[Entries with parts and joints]

+-------+

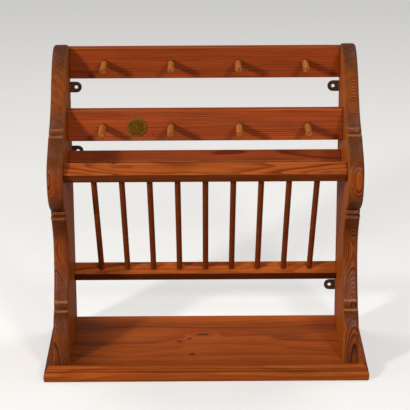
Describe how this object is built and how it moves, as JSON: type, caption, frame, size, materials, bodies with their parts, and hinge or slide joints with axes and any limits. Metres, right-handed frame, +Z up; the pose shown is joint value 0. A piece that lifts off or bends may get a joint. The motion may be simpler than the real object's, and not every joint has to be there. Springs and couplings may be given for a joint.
{
  "type": "wall plate rack",
  "caption": "Stained pine plate rack for a wall or worktop: scrolled side panels on a moulded base shelf, peg rails for mugs and a leaning row of dowels that parts the plates.",
  "frame": {"origin": "middle of the bounding box, on the floor that the base shelf stands on", "axes": "+X along the rack to the right as seen from the front, front faces -Y, back plane towards the wall at +Y, +Z up"},
  "size_m": [0.64, 0.278, 0.6185],
  "materials": {
    "pine_panel": "satin lacquer over reddish stain",
    "pine_shelf": "satin lacquer over reddish stain",
    "pine_rail": "satin lacquer over reddish stain",
    "pine_bar": "satin lacquer over reddish stain",
    "pine_turned": "satin lacquer",
    "antique_brass": "aged, dull",
    "bronzed_steel": "dark bronze, satin",
    "plain_steel": "bright"
  },
  "bodies": {
    "root": {"left_side": "pine_panel", "right_side": "pine_panel", "base_shelf": "pine_shelf", "upper_peg_rail": "pine_rail", "lower_peg_rail": "pine_rail", "upper_dowel_bar": "pine_bar", "lower_dowel_bar": "pine_bar", "back_bar": "pine_bar", "dowel_1": "pine_turned", "dowel_2": "pine_turned", "dowel_3": "pine_turned", "dowel_4": "pine_turned", "dowel_5": "pine_turned", "dowel_6": "pine_turned", "dowel_7": "pine_turned", "dowel_8": "pine_turned", "dowel_9": "pine_turned", "upper_peg_1": "pine_turned", "upper_peg_2": "pine_turned", "upper_peg_3": "pine_turned", "upper_peg_4": "pine_turned", "lower_peg_1": "pine_turned", "lower_peg_2": "pine_turned", "lower_peg_3": "pine_turned", "lower_peg_4": "pine_turned", "medallion": "antique_brass", "hanger_upper_left": "bronzed_steel", "hanger_middle_left": "bronzed_steel", "hanger_upper_right": "bronzed_steel", "hanger_lower_right": "bronzed_steel", "hanger_screws": "bronzed_steel", "joint_pins": "pine_turned", "base_screws": "plain_steel"}
  },
  "joints": []
}
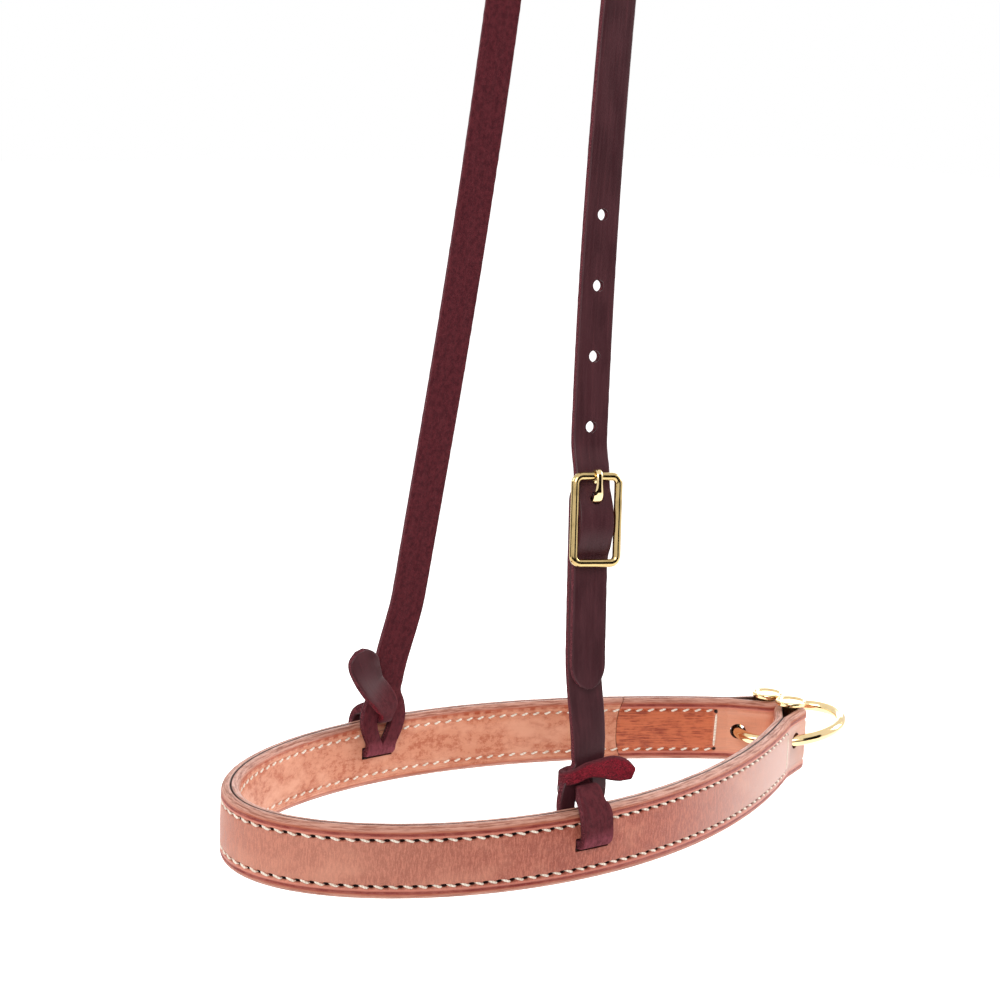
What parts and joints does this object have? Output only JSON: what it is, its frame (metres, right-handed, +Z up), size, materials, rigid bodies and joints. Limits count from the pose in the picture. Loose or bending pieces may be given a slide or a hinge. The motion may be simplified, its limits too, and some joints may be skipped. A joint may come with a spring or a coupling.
{
  "type": "tie-down noseband",
  "caption": "Doubled and stitched leather noseband folded round two binding posts that hold a tie-down ring, on a narrow buckled latigo hanger tied at the cheeks with slit knots.",
  "frame": {"origin": "middle of the flat underside of the hanger's crown, where it lies over the poll", "axes": "+Z up, -Y towards the nose, +Y towards the ring and throat, +X towards the buckle side"},
  "size_m": [0.1394, 0.2831, 0.5157],
  "materials": {
    "russet_leather": "semi-gloss burnished harness leather",
    "russet_lining": "satin harness leather",
    "burgundy_latigo": "oiled smooth latigo with a napped flesh side",
    "linen_thread": "waxed twisted thread",
    "brass": "polished solid brass"
  },
  "bodies": {
    "hanger": {"crown_strap": "burgundy_latigo", "cheek_strap": "burgundy_latigo", "buckle_frame": "brass"},
    "noseband": {"noseband_outer": "russet_leather", "noseband_liner": "russet_lining", "outer_thread": "linen_thread", "inner_thread": "linen_thread", "near_post_barrel": "brass", "near_post_screw": "brass", "far_post_barrel": "brass", "far_post_screw": "brass"},
    "tie_ring": {"tie_ring": "brass"},
    "buckle_tongue": {"buckle_tongue": "brass"}
  },
  "joints": [
    {"name": "noseband_tip", "type": "hinge", "parent": "hanger", "child": "noseband", "pos_m": [0.00007, -0.04319, -0.4991], "axis": [0.9996, 0.0289, 0], "range_deg": [-6, 6]},
    {"name": "ring_turn", "type": "hinge", "parent": "noseband", "child": "tie_ring", "pos_m": [0, 0.11678, -0.4966], "axis": [-0.0523, -0.1562, 0.9863], "continuous": true},
    {"name": "tongue_swing", "type": "hinge", "parent": "hanger", "child": "buckle_tongue", "pos_m": [0.0514, -0.03504, -0.37345], "axis": [-0.2695, -0.9621, 0.0415], "range_deg": [0, 100]}
  ]
}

+-------+

EXERCISE DIRECTIONS:
Find the lines containing "from" and pull them out.

WRITTEN REPLY:
  "frame": {"origin": "middle of the bounding box, on the floor that the base shelf stands on", "axes": "+X along the rack to the right as seen from the front, front faces -Y, back plane towards the wall at +Y, +Z up"},
What parts and joints does this object have? Output only JSON: what it is, its frame (metres, right-handed, +Z up), size, materials, rigid bodies and joints. Limits count from the pose in the picture. Loose or bending pieces may be given a slide or a hinge. The motion may be simplified, its limits too, and some joints may be skipped. A joint may come with a spring or a coupling.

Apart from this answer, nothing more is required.